● **Stated goal**:
Return each line containing "type".

● **Supplied entries**:
** START **
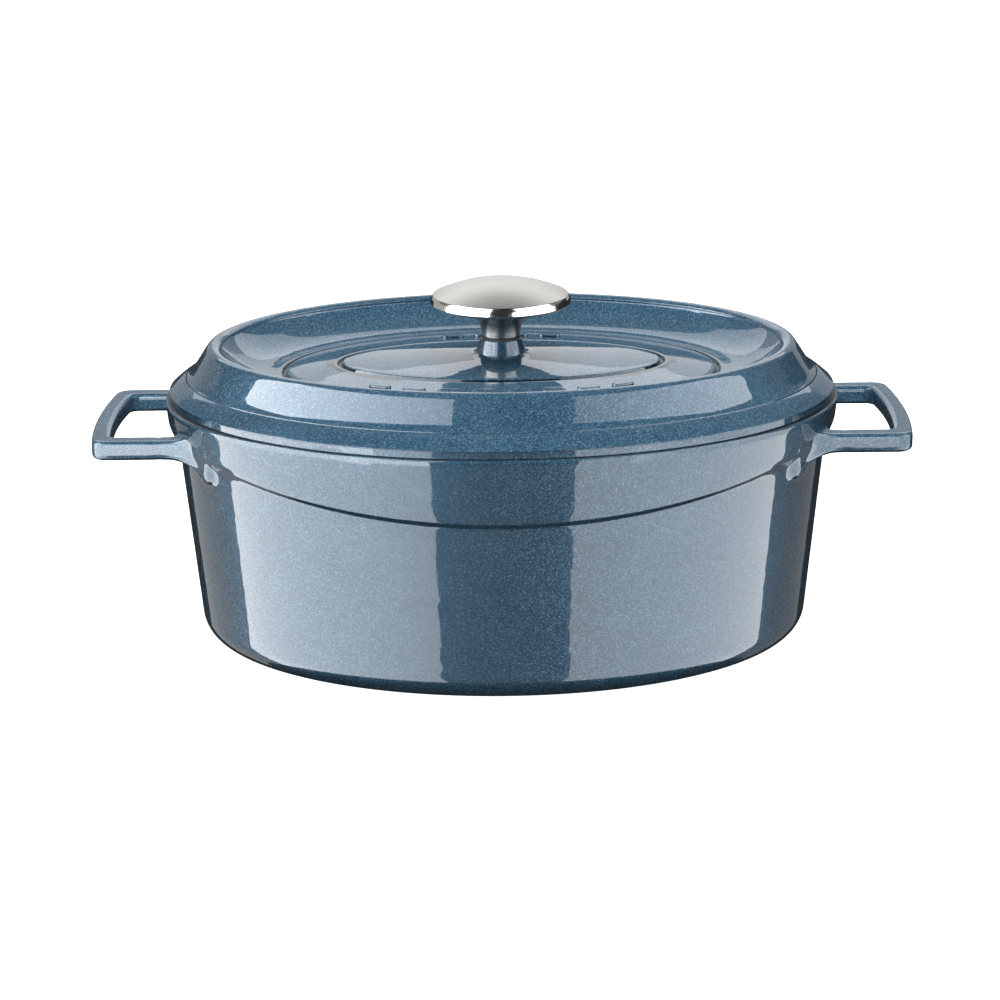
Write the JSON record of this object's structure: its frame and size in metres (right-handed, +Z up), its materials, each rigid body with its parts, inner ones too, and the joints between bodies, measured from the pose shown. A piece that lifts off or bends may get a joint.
** END **
** START **
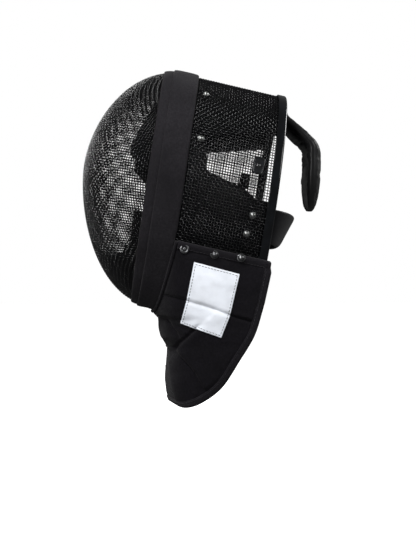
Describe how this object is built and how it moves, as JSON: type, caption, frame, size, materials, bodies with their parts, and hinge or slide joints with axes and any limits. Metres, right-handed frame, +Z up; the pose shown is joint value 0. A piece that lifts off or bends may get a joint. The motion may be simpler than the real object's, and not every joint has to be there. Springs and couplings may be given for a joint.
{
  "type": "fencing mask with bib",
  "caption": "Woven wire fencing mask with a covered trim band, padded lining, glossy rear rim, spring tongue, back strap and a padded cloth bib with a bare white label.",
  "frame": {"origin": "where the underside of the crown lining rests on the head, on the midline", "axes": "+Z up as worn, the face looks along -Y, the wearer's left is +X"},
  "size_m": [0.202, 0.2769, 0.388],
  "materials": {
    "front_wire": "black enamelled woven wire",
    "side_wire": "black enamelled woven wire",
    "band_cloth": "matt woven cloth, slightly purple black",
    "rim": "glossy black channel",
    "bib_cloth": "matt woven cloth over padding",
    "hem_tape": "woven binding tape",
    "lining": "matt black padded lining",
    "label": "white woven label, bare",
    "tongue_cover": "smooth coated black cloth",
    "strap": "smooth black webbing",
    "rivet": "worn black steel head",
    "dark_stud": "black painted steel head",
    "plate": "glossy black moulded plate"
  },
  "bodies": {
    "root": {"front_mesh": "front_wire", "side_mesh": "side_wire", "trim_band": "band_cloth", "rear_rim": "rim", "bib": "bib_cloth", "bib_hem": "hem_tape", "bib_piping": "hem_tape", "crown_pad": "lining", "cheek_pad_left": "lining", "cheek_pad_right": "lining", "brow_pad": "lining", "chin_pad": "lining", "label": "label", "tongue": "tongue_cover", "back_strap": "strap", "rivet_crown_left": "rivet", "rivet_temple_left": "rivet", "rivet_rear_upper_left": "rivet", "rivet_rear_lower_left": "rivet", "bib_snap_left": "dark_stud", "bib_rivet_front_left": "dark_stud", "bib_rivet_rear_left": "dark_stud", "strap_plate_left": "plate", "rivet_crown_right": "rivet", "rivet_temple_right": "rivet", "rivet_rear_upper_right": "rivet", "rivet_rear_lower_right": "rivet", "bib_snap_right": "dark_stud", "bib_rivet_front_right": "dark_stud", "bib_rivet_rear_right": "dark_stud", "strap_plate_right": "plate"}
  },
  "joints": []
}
** END **
** START **
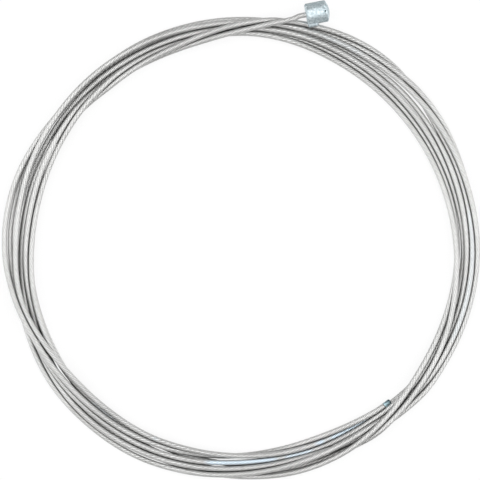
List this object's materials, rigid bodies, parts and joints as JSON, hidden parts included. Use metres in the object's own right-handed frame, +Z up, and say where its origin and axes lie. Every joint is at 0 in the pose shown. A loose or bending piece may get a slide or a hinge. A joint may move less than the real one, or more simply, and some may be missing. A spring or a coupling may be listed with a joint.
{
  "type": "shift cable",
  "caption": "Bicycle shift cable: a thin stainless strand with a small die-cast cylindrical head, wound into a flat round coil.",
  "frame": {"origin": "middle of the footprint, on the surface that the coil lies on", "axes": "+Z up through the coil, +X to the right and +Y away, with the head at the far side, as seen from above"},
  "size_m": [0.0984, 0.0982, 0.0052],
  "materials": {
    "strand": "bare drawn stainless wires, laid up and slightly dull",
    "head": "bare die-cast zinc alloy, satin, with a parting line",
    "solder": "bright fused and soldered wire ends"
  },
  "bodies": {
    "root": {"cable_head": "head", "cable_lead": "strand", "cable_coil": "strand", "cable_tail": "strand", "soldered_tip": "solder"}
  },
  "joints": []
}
** END **
● **Exercise output**:
Describe how this object is built and how it moves, as JSON: type, caption, frame, size, materials, bodies with their parts, and hinge or slide joints with axes and any limits. Metres, right-handed frame, +Z up; the pose shown is joint value 0. A piece that lifts off or bends may get a joint. The motion may be simpler than the real object's, and not every joint has to be there. Springs and couplings may be given for a joint.
  "type": "fencing mask with bib",
  "type": "shift cable",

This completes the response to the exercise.